Cruz Takes Extra Credit on Campaign Trail
Ted Cruz, a Republican candidate for U.S. Senate, isn’t lying about his resume. But if you listen to him as he campaigns across Texas, you could easily walk away with an inflated impression of his accomplishments.
It’s easy to conclude, for example, that the former state solicitor general is the reason the stone monument to the Ten Commandments is still standing near the northwest corner of the Texas Capitol.
Earlier in Cruz’s campaign — and he has since taken care with this one — it wasn’t clear whether his father fled Cuba for America after fighting with Fidel Castro and other rebels, or fighting against them. (He fought with them, became disillusioned with the revolutionaries and then came to the U.S.) In the version that now appears in his biography on his campaign website, the revolution isn’t mentioned — just the date he came to the U.S. (1957) and a son’s proud retelling of his parents’ successes.
It’s not earth-shattering stuff. It's just inaccurate. And he’s certainly not alone among the Senate candidates. If you listen to Lt. Gov. David Dewhurst, you sometimes have to remind yourself that he is not the only politician working in the Texas Senate chamber. He’s usually the only one who’s not voting, but he doesn’t do all of that legislating by himself.
They let the false impressions stack up.
A Texas solicitor general is basically an assistant attorney general with appellate duties and a different title. The title was created in 1999 when John Cornyn, now a U.S. senator, was attorney general. Since then, Cruz held the job longer than anyone else, serving from 2003 to 2008.
Cruz was highly regarded at the Texas attorney general’s office. He’s smart, and he worked hard enough that Attorney General Greg Abbott would brag about him to reporters. He worked on a lot of cases, arguing nine times before the U.S. Supreme Court and writing briefs in those and dozens of other cases. His website says that he has authored more than 80 briefs in Supreme Court cases.
In that same spot, he opens the trophy case: “During Ted’s service as Solicitor General, Texas achieved an unprecedented series of landmark national victories.” The list that follows includes the Ten Commandments case and others.
It’s fuzzy, and it leads some to conclusions that aren’t harmful to the interests of a political candidate.

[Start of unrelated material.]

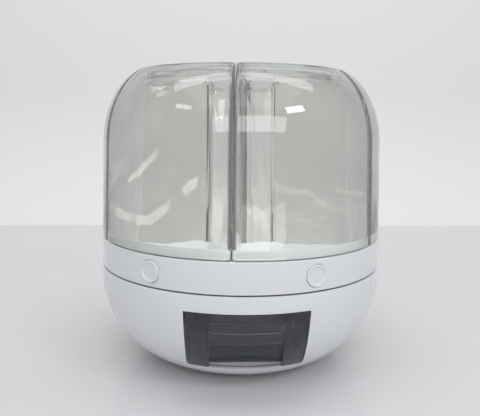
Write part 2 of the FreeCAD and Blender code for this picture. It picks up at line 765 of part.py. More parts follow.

The bio includes some of Cruz’s press clippings, too.
“We defended the Ten Commandments monument that stands on the state Capitol grounds,” Cruz told National Review. “We went to the U.S. Supreme Court, and we won, 5 to 4.”

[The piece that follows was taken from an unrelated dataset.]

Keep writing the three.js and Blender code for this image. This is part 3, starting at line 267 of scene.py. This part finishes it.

The Tyler Morning Telegraph, in an editorial also linked on Cruz’s website, came away with the same impression, saying he had successfully defended the monument.
The impression is both true and incomplete. To be fair to Cruz, another article written at about the same time — and also included in that set of links in his bio — told the more complete story.

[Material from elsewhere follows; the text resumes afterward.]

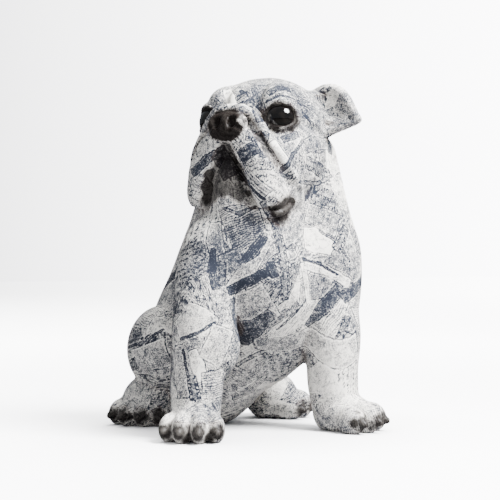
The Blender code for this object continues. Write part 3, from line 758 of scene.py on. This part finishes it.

Here’s what he did: He led the team that wrote the brief in the Ten Commandments case. When that went to the Supreme Court, the actual presentation was shared by Cruz’s boss, Abbott, and by Paul Clement, then the interim U.S. solicitor general, arguing on the state’s behalf from his federal post. Cruz’s name was on the briefs, with Abbott’s and six others, but Cruz didn’t make the oral arguments.
Clements’ name is familiar to anyone who’s been following Texas’ redistricting case, as Abbott hired him to present the state’s case to the Supreme Court. Clement did that last week, arguing that political maps drawn by the Legislature should trump those drawn by federal judges in Texas. The court’s decision is pending. And he’s also the lead advocate for Texas and other states that have filed suit to overturn the federal health care law.
The state won that Ten Commandments case, and some of the work had Cruz’s name on it.
The misimpressions probably don’t amount to much more than nits to pick, but these candidates want voters to have a look at their credentials, and you might as well know what they are.
Unlike that block of stone they were protecting, it’s not monumental.